Hours: 10 a.m. – 2 p.m. Tuesday – Thursday, 10 a.m. – 5 p.m. Friday and Saturday and 10 a.m. – 4 p.m. Sundays.
At Doug Hufnagel’s distinctive green coffee cart, he serves up freshly ground and made pour-over coffee, iced coffee, hot and cold tea and hot and cold hot chocolate.
“That’s our oxymoron — iced hot chocolate,” he said with a laugh.
It’s not an elaborate menu, but it’s one that he has down to a science after more than three decades of parking his coffee cart outside festivals, concerts and the Common Ground Country Fair.
This year, sharp-eyed coffee fans might spot a few changes. One is a big map of Maine, which he encourages customers to mark with a pin showing where they are from. Another is that his small wind generator finally gave out this year, and he has replaced it with a solar panel. He uses the panel to power his lights, his water pump and a charger for cell phones and speakers.

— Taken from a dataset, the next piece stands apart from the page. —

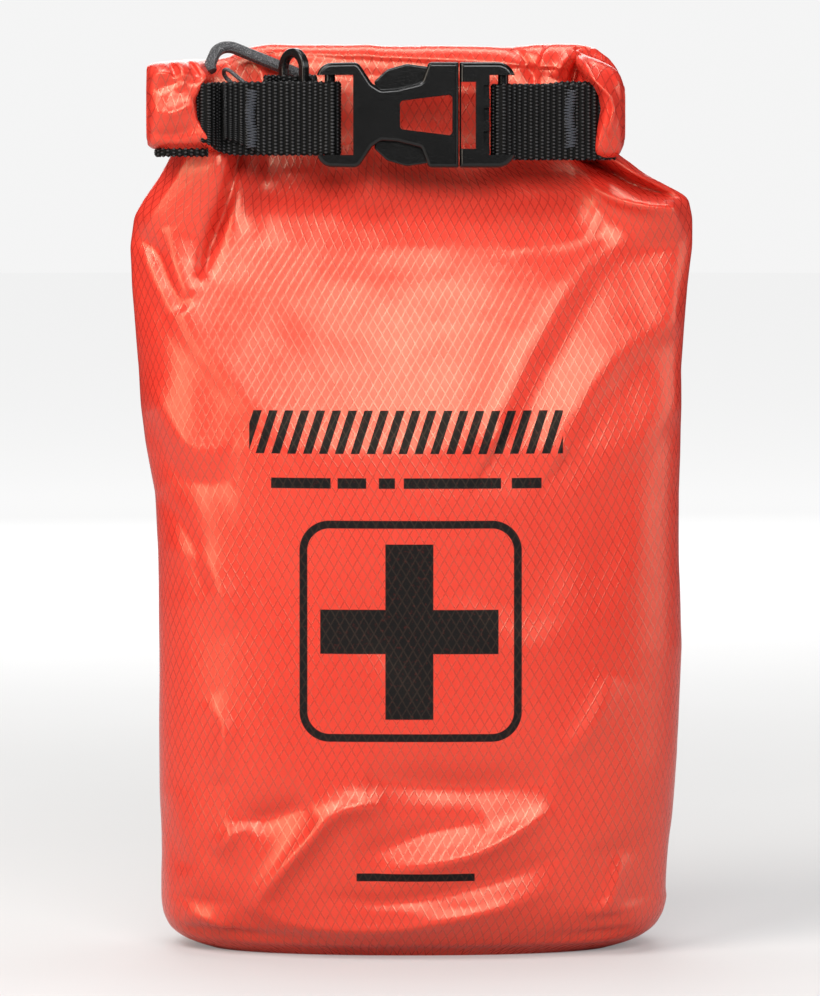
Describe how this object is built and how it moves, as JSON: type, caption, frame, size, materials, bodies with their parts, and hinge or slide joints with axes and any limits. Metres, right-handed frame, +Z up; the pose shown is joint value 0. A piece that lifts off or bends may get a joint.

Hufnagel still doesn’t take credit cards but is continuing to extend credit, something he feels sets him apart from other businesses. It’s also a generator of good karma.
“I was a little concerned at first,” he said. “But in two or three years out there, the only thing I’ve lost is a plastic milk crate. People are basically honest, as it turns out. I had one guy who came back this year who owed money from last year. He remembered it all year long — $2.50. People don’t like to have those small debts hanging over their heads, and it seems to me I haven’t had anybody stiff me yet.”
The Moody Dog
Located at 39 Main Street.
Hours: 9 a.m. – 3 p.m. Thursday – Tuesday.
Raymelle Moody is again slinging gourmet and classic hot dogs at her popular downtown food truck, which features hot dogs made by Portland’s Maine Family Farms and veggie dogs from her own recipe.
The hot dogs seem limited only by her expansive creativity. There’s a Beantown Dog, piled with baked beans, ketchup and grilled onions, a Cubano Dog, made with Swiss cheese, deli ham, dill pickle and yellow mustard, and the BLT Dog, with spicy mesclun greens, heirloom cherry tomatoes, local bacon and mayo.
This year, she’s adding a lobster slider to the menu, as well as a steak and cheese dog. That one features local beef sirloin shaved thin and sauteed with onions and pepperoncini before being topped with a slice of provolone, and she describes it as one of the chef’s new personal favorites.
Unlike last year, she is not also running a hot dog cart outside of Marshall Wharf Brewing Co., but instead is making food for the brewery to sell to its patrons.
Must Be Nice Lobster
Located in the parking lot behind the Brambles building at 2 Cross Street.
Hours: planing to open seven days a week.
Lobsterman and entrepreneur Sadie Samuels once again is dishing up lobster rolls, crab rolls, hand-cut fries, hot dogs and burgers out of her lunch cart, which this year is parked in a more central location in downtown Belfast.